La favola di Flatlandia

Commenti

  1. Cara Giovanna, è proprio così. Nonostante tutto il XX secolo, nonostante le critiche della conoscenza ancora tendiamo del tutto spontaneamente a ritenere che gli "oggetti" della nostra esperienza siano scollegati dalle nostre procedure del "costituire a oggetto" e del "rappresentare". Ignorato questo, ignoriamo anche che una mente "bellica" riesce sempre e solo a rappresentare il conflitto e l’opposizione…Io e non Io! Senza alcuna esperienza del "Tu".
    Come dici tu, la meditazione è allora un’esperienza radicale che ci mette in rapporto in modo più originario con l’Essere, ed è una via di disalienazione che tante culture e civiltà, nei loro culmini, hanno conosciuto…è la "Nube della non conoscenza", come la definiva l’anonimo mistico inglese del XV secolo.
    Un caro saluto!
    letta

  2. Caro Antonio, grazie del tuo intervento. Scusa il ritardo con il quale rispondo, ma il tempo è quello che è.

    Il tema degli assunti culturali impliciti mi interressa molto perché mi pare che intorno a questo si sviluppino molti dei conflitti e malintesi che affliggono l’umanità oggi.

    Ritengo oggi un compito prioritario acquistare consapevolezza degli assunti impliciti che fondano le nostre identità culturali e imparare a tollerare la turbolenza emotiva e l’instabilità che questo provoca.

    Solo all’interno di un contenitore più ampio di quello culturale è possibile realizzare il processo di dis-organizzazione e ri-organizzazione dell’identità che questa consapevolezza implica.

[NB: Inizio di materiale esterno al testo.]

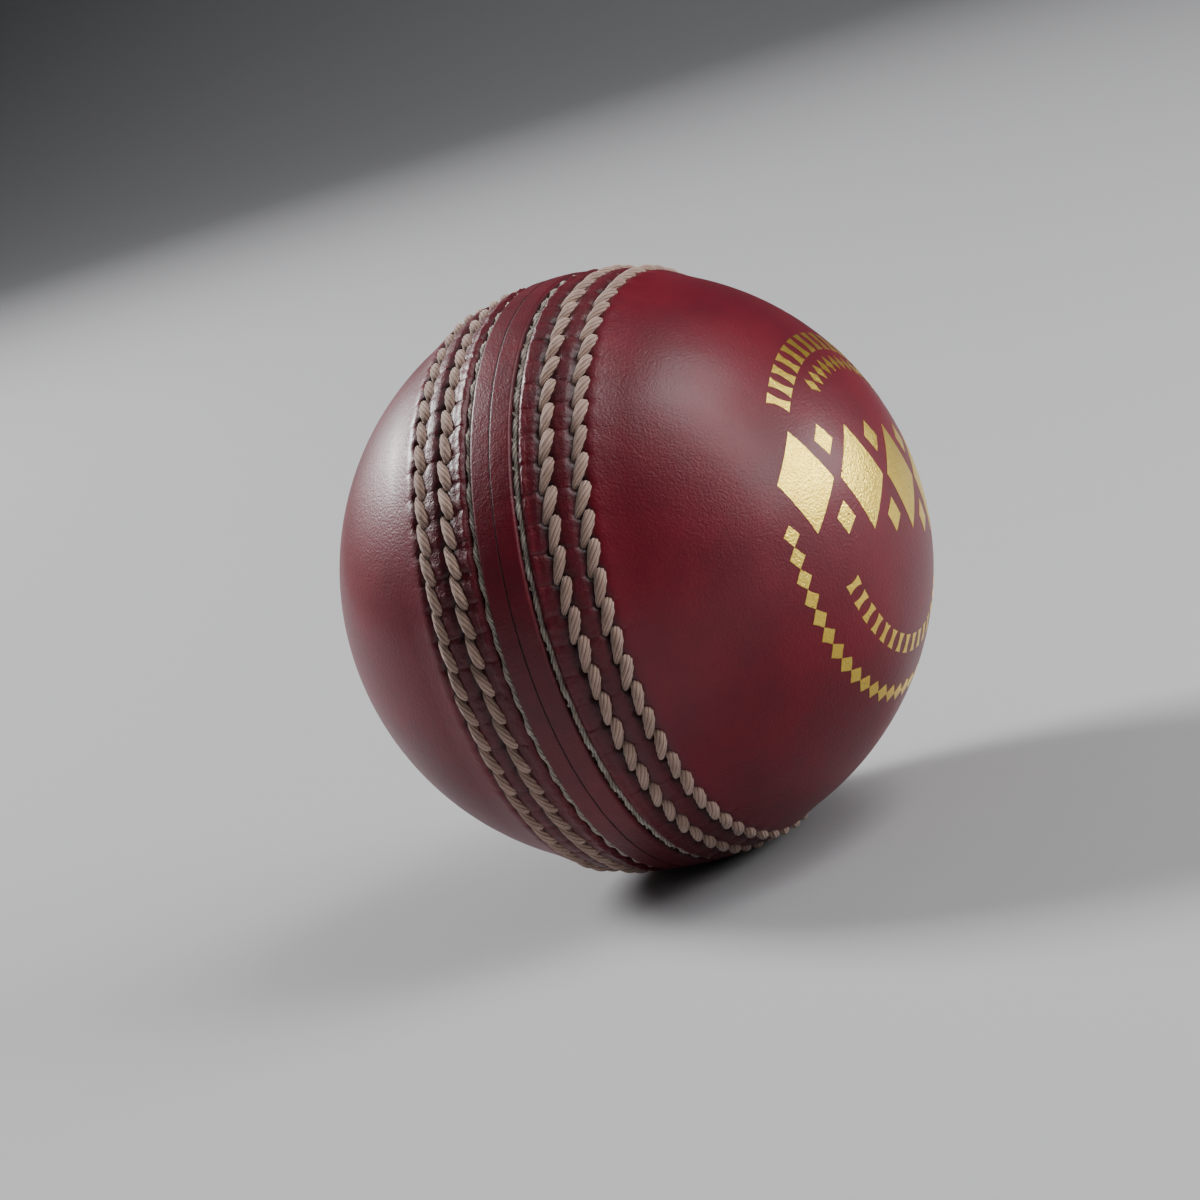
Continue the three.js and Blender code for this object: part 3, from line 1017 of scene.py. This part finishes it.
class CricketBallSizes(bpy.types.PropertyGroup):
    stitch_width: length("Stitch Width", "Width of a sewn stitch at its head", 1.47)
    stitch_rise: length("Stitch Rise", "How far a stitch stands above the leather", 0.7)
    seam_rise: length("Seam Rise", "How far the band of stitches stands above the ball", 0.3)
    crease: length("Crease", "Depth of the creases between stitches", 0.12)
    closing_width: length("Closing Thread Width", "Width of the sunken thread beside each lip", 0.75)
    yarn: length("Yarn", "Width of the yarn in the core's windings", 1.1)
    stamp_rise: length("Stamp Rise", "How far the gold foil stands above the leather", 0.03)
    grain_depth: length("Grain Depth", "Depth of the leather's grain", 0.06)


class CricketBallColours(bpy.types.PropertyGroup):
    bright_dye: colour("Bright Dye", "Red of the leather where the dye is clearest", 0.145, 0.001, 0.012)
    dark_dye: colour("Dark Dye", "Red of the leather where the dye is deepest", 0.075, 0.0006, 0.008)
    # this colour is dirt and wax, and also the painted shade in the leather's creases, holes, crack and
    # seam band
    grime: colour("Grime", "Dirt and wax in the leather's creases", 0.014, 0.0025, 0.0035)
    suede: colour("Suede", "Back and cut edges of the leather", 0.33, 0.12, 0.09)
    thread: colour("Thread", "Waxed linen of the sewn rows", 0.48, 0.315, 0.25)
    thread_soil: colour("Soiled Thread", "Dirt on the sewn rows", 0.22, 0.13, 0.09)
    closing: colour("Closing Thread", "Thread that closes the seam", 0.5, 0.46, 0.39)
    gold: colour("Gold", "Foil of the stamp", 0.93, 0.6, 0.09)
    pale_gold: colour("Pale Gold", "Foil where it is thickest", 1.0, 0.8, 0.15)
    cork: colour("Cork", "Light granules of cork", 0.42, 0.24, 0.12)
    yarn: colour("Yarn", "Wool yarn of the core's windings", 0.6, 0.52, 0.38)
    nucleus: colour("Nucleus", "Cork and rubber in the middle of the ball", 0.08, 0.05, 0.04)
    floor: colour("Floor", "Floor and backdrop", 0.4, 0.4, 0.41)


def outer_radius(node_name):
    """How far a CAD node of the core reaches from the ball's centre."""
    return max(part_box(node_name)[1])


def sizes_and_colours(context):
    return context.scene.cricket_ball_sizes, context.scene.cricket_ball_colours


# ---- operators ----


class AddCups(bpy.types.Operator):
    """Add the two leather cups, with their raised seam"""

    bl_idname = "cricket_ball.add_cups"
    bl_label = "Leather Cups"
    bl_options = {"REGISTER", "UNDO"}

    def execute(self, context):
        sizes, colours = sizes_and_colours(context)
        leather = leather_material(sizes, colours)
        settings = {"rise": sizes.seam_rise, "crease": sizes.crease, "material": leather}
        for name, side in SIDES.items():
            cup = grown("Raised seam", cup_blank(side), lean=side, **settings)
            add_piece(f"{name}_leather_cup", cup, "leather", f"{name}_cup")
        return {"FINISHED"}


class AddRows(bpy.types.Operator):
    """Add the four sewn rows of stitches"""

    bl_idname = "cricket_ball.add_rows"
    bl_label = "Sewn Rows"
    bl_options = {"REGISTER", "UNDO"}

    def execute(self, context):
        sizes, colours = sizes_and_colours(context)
        linen = thread_material("Waxed linen", colours.thread, colours.thread_soil, 0.8, 9.0)
        seed = 1
        for name, side in SIDES.items():
            for row, arc in (("outer", OUTER_ROW), ("middle", MIDDLE_ROW)):
                settings = {"row": arc * side, "twist": 520.0 * side, "seed": seed, "material": linen}
                stitches = grown("Sewn row", stitch_line(side, sizes), **settings)
                add_piece(f"{name}_{row}_stitches", stitches, "stitch_thread", f"{name}_{row}_row")
                seed += 1
        return {"FINISHED"}


class AddClosingThread(bpy.types.Operator):
    """Add the sunken thread that closes the seam"""

    bl_idname = "cricket_ball.add_closing_thread"
    bl_label = "Closing Thread"
    bl_options = {"REGISTER", "UNDO"}

    def execute(self, context):
        sizes, colours = sizes_and_colours(context)
        cord = thread_material("Closing linen", colours.closing, colours.thread_soil, 0.9, 4.0)
        thread = grown("Closing thread", width=sizes.closing_width, material=cord)
        add_piece("closing_stitches", thread, "stitch_thread", "closing_thread")
        return {"FINISHED"}


class AddStamp(bpy.types.Operator):
    """Add the gold stamp on the stamped cup's pole"""

    bl_idname = "cricket_ball.add_stamp"
    bl_label = "Gold Stamp"
    bl_options = {"REGISTER", "UNDO"}

    def execute(self, context):
        sizes, colours = sizes_and_colours(context)
        foil = foil_material(sizes, colours)
        stamp = grown("Gold stamp", rise=sizes.stamp_rise, material=foil)
        add_piece("gold_stamp", stamp, "gold_foil").data.set_sharp_from_angle(angle=radians(40))
        return {"FINISHED"}


class AddWindings(bpy.types.Operator):
    """Add the three layers of yarn wound on the core"""

    bl_idname = "cricket_ball.add_windings"
    bl_label = "Yarn Windings"
    bl_options = {"REGISTER", "UNDO"}

    def execute(self, context):
        sizes, colours = sizes_and_colours(context)
        wool = thread_material("Wool yarn", colours.yarn, colours.thread_soil, 0.5, 3.0)
        layers = {"inner": "nucleus", "middle": "inner_cork_strip_1", "outer": "outer_cork_strip_1"}
        for seed, (name, under) in enumerate(layers.items()):
            outer = outer_radius(f"{name}_winding")
            settings = {"inner": outer_radius(under) + LAYER_GAP, "outer": outer, "yarn": sizes.yarn}
            settings |= {"turns": round(YARN_TURNS * outer / CORE_RADIUS), "seed": seed, "material": wool}
            wound = grown("Winding", **settings)
            add_piece(f"{name}_yarn_winding", wound, "yarn", f"{name}_winding")
        return {"FINISHED"}


class AddCork(bpy.types.Operator):
    """Add the two layers of cork strips"""

    bl_idname = "cricket_ball.add_cork"
    bl_label = "Cork Strips"
    bl_options = {"REGISTER", "UNDO"}

    def execute(self, context):
        _, colours = sizes_and_colours(context)
        cork = granule_material("Cork", colours.cork, tinted(colours.cork, 0.45), 1.6 * MM)
        upright = Matrix(((0, 1, 0), (0, 0, 1), (1, 0, 0))).to_4x4()  # turns X to Z, Y to X and Z to Y
        layers = (("inner", "inner_winding", Matrix()), ("outer", "middle_winding", upright))
        for layer, under, turned in layers:
            inner, outer = outer_radius(under) + LAYER_GAP, outer_radius(f"{layer}_cork_strip_1")
            for number in range(1, 5):
                node_name = f"{layer}_cork_strip_{number}"
                low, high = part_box(node_name)
                middle = turned.inverted() @ (low + high)
                turn = atan2(middle.z, middle.y)
                strip = grown("Cork strip", inner=inner, outer=outer, turn=turn, material=cork)
                strip.transform(turned)
                add_piece(f"{layer}_cork_{number}", strip, "cork", node_name)
        return {"FINISHED"}


class AddNucleus(bpy.types.Operator):
    """Add the moulded nucleus in the middle of the ball"""

    bl_idname = "cricket_ball.add_nucleus"
    bl_label = "Nucleus"
    bl_options = {"REGISTER", "UNDO"}

    def execute(self, context):
        _, colours = sizes_and_colours(context)
        light = tinted(colours.nucleus, 3)
        moulded = granule_material("Moulded nucleus", light, colours.nucleus, 0.9 * MM)
        nucleus = grown("Nucleus", radius=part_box("nucleus")[1].z, material=moulded)
        add_piece("moulded_nucleus", nucleus, "nucleus", "nucleus")
        return {"FINISHED"}


# the camera's own right, up and back, one to a row, and its place along them
CAMERA_AXES = Matrix(((0.8849, 0.3550, -0.301), (0.2081, 0.2758, 0.9385), (0.4162, -0.8928, 0.17)))
CAMERA_PLACE = Vector((-4.34, -3.79, 434.07)) * MM


def soft_light(name, direction, distance, width, height, watts):
    """A rectangle of light that faces the ball."""
    data = bpy.data.lights.new(name, "AREA")
    data.shape, data.size, data.size_y, data.energy = "RECTANGLE", width, height, watts
    light = bpy.data.objects.new(name, data)
    light.location = Vector(direction).normalized() * distance
    light.rotation_mode = "QUATERNION"
    light.rotation_quaternion = light.location.to_track_quat("Z", "Y")
    bpy.context.scene.collection.objects.link(light)
    light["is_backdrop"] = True


def backdrop_mesh():
    """A round floor that curves up into a wall."""
    floor_radius, curve, wall_top, sides = 2.4, 1.2, 2.4, 96
    outline = [(r, 0) for r in np.linspace(0.05, floor_radius, 16)]
    outline += [(floor_radius + curve * sin(a), curve * (1 - cos(a))) for a in np.linspace(0.1, pi / 2, 14)]
    outline.append((floor_radius + curve, wall_top))
    points = [(0, 0, 0)]
    for r, z in outline:
        points += [(r * cos(2 * pi * k / sides), r * sin(2 * pi * k / sides), z) for k in range(sides)]
    faces = [(0, 1 + k, 1 + (k + 1) % sides) for k in range(sides)]
    for ring in range(len(outline) - 1):
        a, b = 1 + ring * sides, 1 + (ring + 1) * sides
        faces += [(a + k, b + k, b + (k + 1) % sides, a + (k + 1) % sides) for k in range(sides)]
    return mesh_of("backdrop", points, faces)


def backdrop_material(colours):
    material, tree, shader = new_material("Backdrop", roughness=0.9, specular_ior_level=0.2)
    faint = noise(tree, object_place(tree), 0.2) * 0.06
    shade = mixed(tree, faint, colours.floor, tinted(colours.floor, 0.9))
    plug(tree, shade, shader.inputs["Base Color"])
    return material


class AddStage(bpy.types.Operator):
    """Add the floor, the lights and the camera"""

    bl_idname = "cricket_ball.add_stage"
    bl_label = "Stage"
    bl_options = {"REGISTER", "UNDO"}

    def execute(self, context):
        _, colours = sizes_and_colours(context)
        scene = context.scene
        mesh = backdrop_mesh()
        mesh.transform(Matrix.Translation((0, 0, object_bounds()[0].z)))
        mesh.materials.append(backdrop_material(colours))
        mesh.shade_smooth()
        floor = bpy.data.objects.new("backdrop", mesh)
        scene.collection.objects.link(floor)
        floor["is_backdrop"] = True

        scene.world = bpy.data.worlds.new("Studio")
        scene.world.use_nodes = True
        sky = scene.world.node_tree.nodes["Background"]
        sky.inputs["Color"].default_value = (0.8, 0.85, 0.9, 1)
        sky.inputs["Strength"].default_value = 0.05
        # name, direction from the ball, distance, width, height, watts
        soft_light("Left softbox", (-0.775, 0.23, 0.57), 2.0, 0.56, 0.54, 66)
        soft_light("Strip softbox", (0.787, -0.063, 0.613), 0.8, 0.24, 0.92, 4.8)
        soft_light("Top softbox", (0.54, 0.17, 0.82), 0.8, 0.34, 0.28, 1.8)
        soft_light("Right softbox", (0.884, 0.426, 0.23), 0.8, 0.3, 0.22, 2.6)
        soft_light("Overhead", (0, 0, 1), 1.8, 2.4, 2.4, 4.5)

        camera = bpy.data.objects.new("Camera", bpy.data.cameras.new("Camera"))
        camera.data.lens = 108
        camera.data.clip_start, camera.data.clip_end = 0.01, 10
        camera.matrix_world = CAMERA_AXES.transposed().to_4x4() @ Matrix.Translation(CAMERA_PLACE)
        scene.collection.objects.link(camera)
        scene.camera = camera
        return {"FINISHED"}


class CricketBallPanel(bpy.types.Panel):
    """The ball's sizes, colours and pieces"""

    bl_idname = "VIEW3D_PT_cricket_ball"
    bl_label = "Cricket Ball"
    bl_space_type = "VIEW_3D"
    bl_region_type = "UI"
    bl_category = "Cricket Ball"

    def draw(self, context):
        for group in sizes_and_colours(context):
            box = self.layout.box()
            for name in group.__annotations__:
                box.prop(group, name)
        for operator in OPERATORS:
            self.layout.operator(operator.bl_idname)


OPERATORS = (AddCups, AddRows, AddClosingThread, AddStamp, AddWindings, AddCork, AddNucleus, AddStage)
CLASSES = (CricketBallSizes, CricketBallColours, *OPERATORS, CricketBallPanel)


def register():
    for each in CLASSES:
        bpy.utils.register_class(each)
    bpy.types.Scene.cricket_ball_sizes = bpy.props.PointerProperty(type=CricketBallSizes)
    bpy.types.Scene.cricket_ball_colours = bpy.props.PointerProperty(type=CricketBallColours)


def unregister():
    del bpy.types.Scene.cricket_ball_colours
    del bpy.types.Scene.cricket_ball_sizes
    for each in reversed(CLASSES):
        bpy.utils.unregister_class(each)


def main():
    register()
    for operator in OPERATORS:
        family, name = operator.bl_idname.split(".")
        getattr(getattr(bpy.ops, family), name)()


if __name__ == "__main__":
    main()
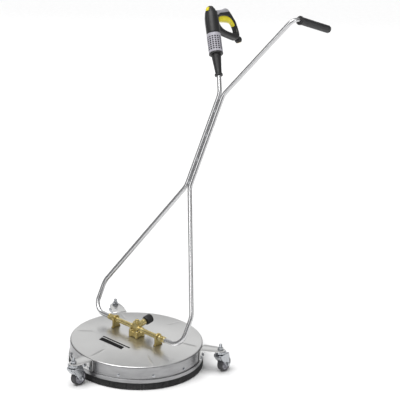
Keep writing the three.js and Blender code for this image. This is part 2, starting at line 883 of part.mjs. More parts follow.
// Soft pad that wraps over the back of the handle and a little way down both faces.
function gripPad() {
  const back = [[25, 292.5], [32, 297], [46, 303], [60, 307.5], [74, 314], [88, 321], [101, 324.5], [112, 321.5]];
  const edge = [[111.5, 316], [103, 307], [84, 300], [63, 292], [48, 287], [40, 281.5], [31, 273], [25.5, 272]];
  const pad = sidePlate([...back, ...edge], 2 * GUN_HALF_DEPTH + 3);
  return cut(pad, gunHousingClearance());
}

function gunCollar() {
  const bore = TUBE_RADIUS + 1.4; // the tube enters at a slight angle
  return turned([[bore, 4.5], [15.5, 4.5], [16.5, 6], [16.5, 10], [15, 11.7], [bore, 11.7]]);
}

function gunCone() {
  return turned([
    [6, 12],
    [12.8, 12],
    [13.2, 24],
    [18, 76],
    [19.5, 94.2],
    [6, 94.2],
  ]);
}

function gunRing() {
  return turned([
    [8, 94.5],
    [26, 94.5],
    [28.5, 96.5],
    [28.5, 100],
    [26.5, GUN_SLEEVE_START - GAP],
    [8, GUN_SLEEVE_START - GAP],
  ]);
}

function gunSleeve() {
  return turned([
    [11, GUN_SLEEVE_START],
    [27.5, GUN_SLEEVE_START],
    [28.5, GUN_SLEEVE_START + 2],
    [28, GUN_SLEEVE_END - 2],
    [26.5, GUN_SLEEVE_END],
    [11, GUN_SLEEVE_END],
  ]);
}

// Brass valve cartridge in the barrel, with its plunger facing the trigger.
function gunValve() {
  return turned([
    [4, 104],
    [VALVE_CARTRIDGE_RADIUS, 104],
    [VALVE_CARTRIDGE_RADIUS, 230],
    [6, 234],
    [6, 252],
    [4, 252],
  ]);
}

// Push button whose face follows the slope of the barrel's nose.
function gunLatch() {
  const { low, high } = LATCH;
  return sidePlate([[-8, low], [-25, low], [-25.5, low + 3], [-20, high - 2], [-18, high], [-8, high]], 13);
}

// Round hose socket at the foot of the handle.
function hoseInlet() {
  return atInlet(turned([
    [4, -13], [7.5, -13], [11.5, -9.6], [14.5, -4], [15, 0], [14.5, 4.5], [12.5, 9.5], [10, 12.5], [4, 12.5],
  ]));
}

function addGun(parent) {
  add(parent, 'gun_collar', gunCollar(), blackPlastic);
  add(parent, 'gun_cone', gunCone(), blackPlastic);
  add(parent, 'gun_ring', gunRing(), blackPlastic);
  add(parent, 'gun_sleeve', gunSleeve(), greyPlastic);
  add(parent, 'gun_shell_left', gunHalf(1), blackPlastic);
  add(parent, 'gun_shell_right', gunHalf(-1), blackPlastic);
  add(parent, 'gun_valve', gunValve(), brass);
  add(parent, 'gun_pad', gripPad(), greyRubber);
  add(parent, 'gun_trigger', gunTrigger(), yellowPlastic);
  add(parent, 'gun_trigger_pin', atPivot(rod(TRIGGER_PIN_RADIUS, -10.5, 10.5)), plainSteel);
  add(parent, 'gun_latch', gunLatch(), yellowPlastic);
  add(parent, 'gun_inlet', hoseInlet(), blackPlastic);
}

function addLance(parent) {
  const lance = new THREE.Group();
  lance.position.z = AXLE_HEIGHT;
  lance.rotation.x = -radians(LANCE_TILT);
  parent.add(lance);
  const coupling = swivelCoupling().translate(0, 0, -AXLE_HEIGHT);
  add(lance, 'lance_coupling_left', coupling, brass);
  add(lance, 'lance_coupling_right', mirrored(coupling), brass);
  add(lance, 'lance_tube_left', gripTube(), tubeSteel);
  add(lance, 'lance_tube_right', gunTube(), tubeSteel);
  add(lance, 'lance_grip', plainGrip(), blackPlastic);

  const gun = new THREE.Group();
  gun.position.set(
    -TUBE_SPACING - GUN_OFFSET * Math.sin(radians(SPLAY)),
    0,
    SPLIT_HEIGHT + GUN_OFFSET * Math.cos(radians(SPLAY)),
  );
  gun.rotation.y = -radians(GUN_SPLAY);
  lance.add(gun);
  addGun(gun);
}

// ---------- assembly ----------

const group = new THREE.Group();
addDeck(group);
CASTORS.forEach((castor) => addCastor(group, castor));
addSwivel(group);
addRotor(group);
addLance(group);

// The origin is the middle of the whole object's footprint, on the floor.
group.updateMatrixWorld(true);
const bounds = new THREE.Box3().setFromObject(group, true);
const middle = bounds.getCenter(new THREE.Vector3());
group.position.set(-middle.x, -middle.y, 0);

export default group;
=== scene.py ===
# Rotary surface cleaner: stainless deck on castors, brass swivel, two-tube lance and trigger gun.
# Pieces are drawn in millimetres in their own place on the machine, then set into the frame in metres.
import random
from math import cos, hypot, pi, radians, sin, sqrt, tan

import bmesh
import bpy
import numpy as np
from mathutils import Matrix, Quaternion, Vector, noise


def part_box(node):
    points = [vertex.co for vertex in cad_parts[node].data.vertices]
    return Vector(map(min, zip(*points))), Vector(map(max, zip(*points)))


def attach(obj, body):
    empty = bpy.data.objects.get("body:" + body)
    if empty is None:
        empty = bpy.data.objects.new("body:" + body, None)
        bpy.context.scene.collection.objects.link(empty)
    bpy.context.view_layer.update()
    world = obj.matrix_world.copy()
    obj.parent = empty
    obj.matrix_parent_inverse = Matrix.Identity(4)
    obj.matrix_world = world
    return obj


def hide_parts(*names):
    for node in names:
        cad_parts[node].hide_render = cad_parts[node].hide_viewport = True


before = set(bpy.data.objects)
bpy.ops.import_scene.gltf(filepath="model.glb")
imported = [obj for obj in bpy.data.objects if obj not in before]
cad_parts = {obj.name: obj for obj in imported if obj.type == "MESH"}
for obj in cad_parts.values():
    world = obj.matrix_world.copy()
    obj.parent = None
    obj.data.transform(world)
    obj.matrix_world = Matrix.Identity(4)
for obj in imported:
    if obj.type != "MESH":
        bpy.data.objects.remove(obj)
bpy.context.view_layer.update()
scene = bpy.context.scene
mm = 0.001
sides = ("front", "left", "right")


# where each group of pieces sits

def middleOf(node):
    low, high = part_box(node)
    return (low + high) / 2


lance = {"tilt": 26.7, "split": 971, "spacing": 9.4, "splay": 28.2}  # degrees and mm
gun = {"start": 70, "splay": 33.5}  # along the branch, and degrees
castor = {"turn": {"front": 0, "left": 8, "right": 0}, "arm": {"front": -90, "left": 30, "right": 150}}

toMetres = Matrix.Scale(mm, 4)
deckMiddle = middleOf("deck_shell")
deckMiddle.z = 0
deckPlace = Matrix.Translation(deckMiddle) @ toMetres
axle = Vector((deckMiddle.x, deckMiddle.y, middleOf("axle_pipe_left").z))
lancePlace = Matrix.Translation(axle) @ Matrix.Rotation(-radians(lance["tilt"]), 4, "X") @ toMetres
splay = radians(lance["splay"])


# the point so many mm along the branch to the gun
def alongBranch(length):
    return Vector((-lance["spacing"] - length * sin(splay), 0, lance["split"] + length * cos(splay)))


gunTurn = Matrix.Rotation(-radians(gun["splay"]), 4, "Y")
gunPlace = lancePlace @ Matrix.Translation(alongBranch(gun["start"])) @ gunTurn


def castorPlace(side):
    stem = middleOf(f"castor_stem_{side}")
    stem.z = 0
    return Matrix.Translation(stem) @ Matrix.Rotation(radians(castor["turn"][side]), 4, "Z") @ toMetres


sideways = Matrix(((0, 0, 1, 0), (1, 0, 0, 0), (0, 1, 0, 0), (0, 0, 0, 1)))  # X, Y, Z drawn to Y, Z, X
alongX = Matrix.Rotation(pi / 2, 4, "Y")


# materials

def linear(hexColour):
    channels = [int(hexColour[i:i + 2], 16) / 255 for i in (1, 3, 5)]
    return (*(c / 12.92 if c <= 0.04045 else ((c + 0.055) / 1.055) ** 2.4 for c in channels), 1)


def addNode(tree, kind, settings=None, links=None):
    node = tree.nodes.new("ShaderNode" + kind)
    for key, value in (settings or {}).items():
        if isinstance(key, str) and hasattr(node, key):
            setattr(node, key, value)
        else:
            node.inputs[key].default_value = value
    for key, socket in (links or {}).items():
        tree.links.new(socket, node.inputs[key])
    return node


# Every finish is laid out alike: a broad cloud moves it between two tones, and a fine grain between two
# roughnesses. relief is how the grain stands up: metres, and strength. A pattern is (waves, detail, space),
# with waves per metre on X, Y, Z of the machine, or per mm round and along a piece where the space is its UV.
def surface(name, metallic, tones, gloss, grain, cloud=None, relief=None, ior=None):
    material = bpy.data.materials.new(name)
    material.use_nodes = True
    tree = material.node_tree
    shader = tree.nodes["Principled BSDF"]
    shader.inputs["Base Color"].default_value = material.diffuse_color = linear(tones[1])
    shader.inputs["Metallic"].default_value = metallic
    if ior:
        shader.inputs["IOR"].default_value = ior
    coordinates = addNode(tree, "TexCoord")
    patterns = []
    for waves, detail, *space in (grain, cloud or grain):
        stretch = waves if isinstance(waves, tuple) else (waves, waves, waves)
        scaled = addNode(tree, "Mapping", {"Scale": stretch},
                         {"Vector": coordinates.outputs[space[0] if space else "Object"]})
        patterns.append(addNode(tree, "TexNoise", {"Scale": 1, "Detail": detail, "Roughness": 0.55},
                                {"Vector": scaled.outputs[0]}).outputs[0])
    fine, broad = patterns
    colour = addNode(tree, "ValToRGB", None, {"Fac": broad})
    for stop, position, tone in zip(colour.color_ramp.elements, (0.3, 0.7), tones):
        stop.position, stop.color = position, linear(tone)
    ends = {"From Min": 0.3, "From Max": 0.7, "To Min": gloss[0], "To Max": gloss[1]}
    rough = addNode(tree, "MapRange", ends, {"Value": fine})
    tree.links.new(colour.outputs[0], shader.inputs["Base Color"])
    tree.links.new(rough.outputs[0], shader.inputs["Roughness"])
    if relief:
        bump = addNode(tree, "Bump", {"Distance": relief[0], "Strength": relief[1]}, {"Height": fine})
        tree.links.new(bump.outputs["Normal"], shader.inputs["Normal"])
    return material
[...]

    Per questo credo che l’esperienza meditativa e il lavoro di trasformazione interiore che svolgiamo nei nostri gruppi, imparando a ri-pensare il ‘già pensato’, a ri-concepire il ‘già dato’, siano un dono prezioso per tutti.

    Anche il fenomeno migratorio di massa mi pare una grande opportunità che ci viene offerta.
    Però solo un Io capace di de-strutturarsi dalla sua modalità difensivo/bellica e di ri-strutturarsi in forma aperta è in grado di cogliere questa opportunità.